**Exercise:** The listing below contains a span that opens with the line containing "dress.position.z = standLift;" and closes with the line containing "obj.data.transform(world)". Return that span exactly.

···

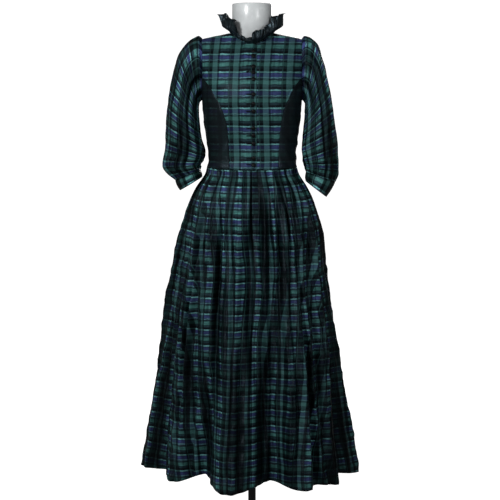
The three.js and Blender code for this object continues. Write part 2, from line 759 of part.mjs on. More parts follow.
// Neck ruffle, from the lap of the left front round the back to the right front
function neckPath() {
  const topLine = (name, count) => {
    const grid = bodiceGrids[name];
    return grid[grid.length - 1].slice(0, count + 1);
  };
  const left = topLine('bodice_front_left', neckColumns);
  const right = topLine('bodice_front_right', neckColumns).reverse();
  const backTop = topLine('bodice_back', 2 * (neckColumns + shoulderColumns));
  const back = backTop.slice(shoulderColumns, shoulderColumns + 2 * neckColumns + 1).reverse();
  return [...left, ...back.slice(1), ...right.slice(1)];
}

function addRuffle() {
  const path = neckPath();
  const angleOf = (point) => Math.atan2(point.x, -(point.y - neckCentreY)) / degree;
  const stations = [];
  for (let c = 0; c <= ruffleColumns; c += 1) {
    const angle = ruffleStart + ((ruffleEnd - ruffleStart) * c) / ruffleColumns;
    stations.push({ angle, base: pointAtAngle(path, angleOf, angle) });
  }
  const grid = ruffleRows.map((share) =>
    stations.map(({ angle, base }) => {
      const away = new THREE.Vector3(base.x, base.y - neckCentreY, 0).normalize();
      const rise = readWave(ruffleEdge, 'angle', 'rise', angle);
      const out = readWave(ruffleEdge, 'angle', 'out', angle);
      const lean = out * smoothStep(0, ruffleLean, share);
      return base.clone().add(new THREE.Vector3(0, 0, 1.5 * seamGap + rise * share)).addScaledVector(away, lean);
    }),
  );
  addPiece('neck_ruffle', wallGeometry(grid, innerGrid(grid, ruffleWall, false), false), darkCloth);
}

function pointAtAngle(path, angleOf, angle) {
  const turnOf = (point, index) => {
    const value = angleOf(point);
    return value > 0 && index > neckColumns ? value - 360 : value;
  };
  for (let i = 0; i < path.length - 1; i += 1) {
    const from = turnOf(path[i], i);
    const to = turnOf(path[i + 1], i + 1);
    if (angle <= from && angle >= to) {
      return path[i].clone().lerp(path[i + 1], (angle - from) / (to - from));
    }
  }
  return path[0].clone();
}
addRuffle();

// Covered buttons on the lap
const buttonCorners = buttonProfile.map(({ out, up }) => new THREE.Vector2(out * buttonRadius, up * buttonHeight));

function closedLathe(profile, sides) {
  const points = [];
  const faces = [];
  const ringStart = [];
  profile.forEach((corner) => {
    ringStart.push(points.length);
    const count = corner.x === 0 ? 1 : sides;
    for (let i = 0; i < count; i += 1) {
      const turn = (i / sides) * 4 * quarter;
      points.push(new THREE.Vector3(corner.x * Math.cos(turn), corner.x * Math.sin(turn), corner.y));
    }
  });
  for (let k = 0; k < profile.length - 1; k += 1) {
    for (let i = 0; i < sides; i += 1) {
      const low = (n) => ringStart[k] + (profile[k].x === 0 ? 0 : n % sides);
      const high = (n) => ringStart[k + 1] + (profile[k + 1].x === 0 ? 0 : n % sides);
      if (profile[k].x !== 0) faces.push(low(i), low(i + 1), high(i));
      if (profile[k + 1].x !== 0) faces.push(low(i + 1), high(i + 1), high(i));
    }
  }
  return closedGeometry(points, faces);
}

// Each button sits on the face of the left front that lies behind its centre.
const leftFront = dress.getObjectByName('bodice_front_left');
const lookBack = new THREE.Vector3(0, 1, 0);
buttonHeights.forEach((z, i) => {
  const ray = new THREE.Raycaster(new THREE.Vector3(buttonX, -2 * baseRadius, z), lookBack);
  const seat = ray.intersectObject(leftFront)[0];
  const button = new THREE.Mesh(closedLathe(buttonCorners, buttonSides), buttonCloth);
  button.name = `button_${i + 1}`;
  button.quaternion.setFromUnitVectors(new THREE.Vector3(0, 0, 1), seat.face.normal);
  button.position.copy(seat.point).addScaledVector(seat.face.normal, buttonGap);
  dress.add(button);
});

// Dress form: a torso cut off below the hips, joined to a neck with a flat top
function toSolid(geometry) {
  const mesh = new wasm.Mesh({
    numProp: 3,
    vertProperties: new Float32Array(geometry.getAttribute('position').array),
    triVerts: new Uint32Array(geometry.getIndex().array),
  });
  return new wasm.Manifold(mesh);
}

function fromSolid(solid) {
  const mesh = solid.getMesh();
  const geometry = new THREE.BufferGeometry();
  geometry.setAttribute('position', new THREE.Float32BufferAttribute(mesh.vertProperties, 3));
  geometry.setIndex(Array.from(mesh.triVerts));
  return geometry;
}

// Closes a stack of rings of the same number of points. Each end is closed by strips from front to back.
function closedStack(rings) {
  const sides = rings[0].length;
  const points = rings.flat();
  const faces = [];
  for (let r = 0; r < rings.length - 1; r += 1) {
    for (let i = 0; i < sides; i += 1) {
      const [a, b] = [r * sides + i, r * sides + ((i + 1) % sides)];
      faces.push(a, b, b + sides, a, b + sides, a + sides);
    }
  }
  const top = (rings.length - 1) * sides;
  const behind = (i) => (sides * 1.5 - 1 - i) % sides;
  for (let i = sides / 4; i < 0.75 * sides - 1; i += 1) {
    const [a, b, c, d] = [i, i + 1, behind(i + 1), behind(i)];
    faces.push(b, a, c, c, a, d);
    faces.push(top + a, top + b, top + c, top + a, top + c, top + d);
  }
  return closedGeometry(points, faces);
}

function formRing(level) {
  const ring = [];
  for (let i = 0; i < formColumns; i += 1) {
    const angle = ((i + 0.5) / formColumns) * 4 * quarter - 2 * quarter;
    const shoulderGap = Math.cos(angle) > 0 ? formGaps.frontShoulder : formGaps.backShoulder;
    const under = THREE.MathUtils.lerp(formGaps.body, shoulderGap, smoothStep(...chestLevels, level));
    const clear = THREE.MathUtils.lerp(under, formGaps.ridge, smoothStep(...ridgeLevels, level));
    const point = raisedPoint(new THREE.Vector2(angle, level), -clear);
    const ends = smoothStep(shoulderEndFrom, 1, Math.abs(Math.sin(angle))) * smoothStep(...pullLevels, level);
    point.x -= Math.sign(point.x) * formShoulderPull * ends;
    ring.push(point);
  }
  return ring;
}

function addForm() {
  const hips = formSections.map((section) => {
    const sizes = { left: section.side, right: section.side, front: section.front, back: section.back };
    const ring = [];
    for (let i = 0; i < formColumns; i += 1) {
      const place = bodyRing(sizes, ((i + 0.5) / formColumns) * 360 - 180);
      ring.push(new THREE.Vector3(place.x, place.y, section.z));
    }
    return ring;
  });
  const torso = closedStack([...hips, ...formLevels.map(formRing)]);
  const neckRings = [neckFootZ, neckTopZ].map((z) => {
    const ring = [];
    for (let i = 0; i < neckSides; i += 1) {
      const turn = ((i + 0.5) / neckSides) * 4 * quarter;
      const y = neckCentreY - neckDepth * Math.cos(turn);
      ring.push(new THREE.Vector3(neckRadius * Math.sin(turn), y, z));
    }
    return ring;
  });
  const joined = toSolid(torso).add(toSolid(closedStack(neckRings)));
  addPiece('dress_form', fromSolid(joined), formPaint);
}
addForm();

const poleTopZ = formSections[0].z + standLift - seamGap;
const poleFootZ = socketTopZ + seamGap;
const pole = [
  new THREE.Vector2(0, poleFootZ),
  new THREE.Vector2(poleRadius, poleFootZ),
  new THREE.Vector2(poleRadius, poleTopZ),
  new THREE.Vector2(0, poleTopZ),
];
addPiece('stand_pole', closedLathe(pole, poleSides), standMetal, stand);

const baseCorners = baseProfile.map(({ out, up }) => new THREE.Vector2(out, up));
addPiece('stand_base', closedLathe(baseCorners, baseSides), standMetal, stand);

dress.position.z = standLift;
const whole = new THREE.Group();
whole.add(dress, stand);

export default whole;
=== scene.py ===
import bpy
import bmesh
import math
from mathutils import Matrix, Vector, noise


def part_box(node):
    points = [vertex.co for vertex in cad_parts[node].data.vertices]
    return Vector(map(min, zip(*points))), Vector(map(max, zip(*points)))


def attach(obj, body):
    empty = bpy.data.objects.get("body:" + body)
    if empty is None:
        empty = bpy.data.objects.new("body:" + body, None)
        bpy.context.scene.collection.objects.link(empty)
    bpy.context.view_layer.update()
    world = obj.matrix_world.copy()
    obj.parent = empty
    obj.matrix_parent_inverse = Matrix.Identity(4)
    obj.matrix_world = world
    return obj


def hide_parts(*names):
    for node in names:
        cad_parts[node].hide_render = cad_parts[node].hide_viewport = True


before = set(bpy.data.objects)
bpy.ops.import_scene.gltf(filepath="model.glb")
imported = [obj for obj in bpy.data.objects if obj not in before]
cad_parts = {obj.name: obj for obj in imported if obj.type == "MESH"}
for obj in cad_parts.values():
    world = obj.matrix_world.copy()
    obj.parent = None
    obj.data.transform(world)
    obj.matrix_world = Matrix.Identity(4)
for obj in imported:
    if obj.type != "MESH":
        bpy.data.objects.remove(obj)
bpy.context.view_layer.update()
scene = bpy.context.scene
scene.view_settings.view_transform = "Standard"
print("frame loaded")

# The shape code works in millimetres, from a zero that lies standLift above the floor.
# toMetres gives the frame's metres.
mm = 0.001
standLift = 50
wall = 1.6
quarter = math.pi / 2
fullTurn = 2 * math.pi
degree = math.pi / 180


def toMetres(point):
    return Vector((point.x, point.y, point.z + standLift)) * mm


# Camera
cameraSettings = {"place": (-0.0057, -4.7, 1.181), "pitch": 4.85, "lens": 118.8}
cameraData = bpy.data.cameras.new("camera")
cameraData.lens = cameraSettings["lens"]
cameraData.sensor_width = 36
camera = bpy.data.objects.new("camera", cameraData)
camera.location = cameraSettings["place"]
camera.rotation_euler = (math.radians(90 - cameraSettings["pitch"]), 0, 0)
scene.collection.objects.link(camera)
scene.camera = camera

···

**Reply:**
dress.position.z = standLift;
const whole = new THREE.Group();
whole.add(dress, stand);

export default whole;
=== scene.py ===
import bpy
import bmesh
import math
from mathutils import Matrix, Vector, noise


def part_box(node):
    points = [vertex.co for vertex in cad_parts[node].data.vertices]
    return Vector(map(min, zip(*points))), Vector(map(max, zip(*points)))


def attach(obj, body):
    empty = bpy.data.objects.get("body:" + body)
    if empty is None:
        empty = bpy.data.objects.new("body:" + body, None)
        bpy.context.scene.collection.objects.link(empty)
    bpy.context.view_layer.update()
    world = obj.matrix_world.copy()
    obj.parent = empty
    obj.matrix_parent_inverse = Matrix.Identity(4)
    obj.matrix_world = world
    return obj


def hide_parts(*names):
    for node in names:
        cad_parts[node].hide_render = cad_parts[node].hide_viewport = True


before = set(bpy.data.objects)
bpy.ops.import_scene.gltf(filepath="model.glb")
imported = [obj for obj in bpy.data.objects if obj not in before]
cad_parts = {obj.name: obj for obj in imported if obj.type == "MESH"}
for obj in cad_parts.values():
    world = obj.matrix_world.copy()
    obj.parent = None
    obj.data.transform(world)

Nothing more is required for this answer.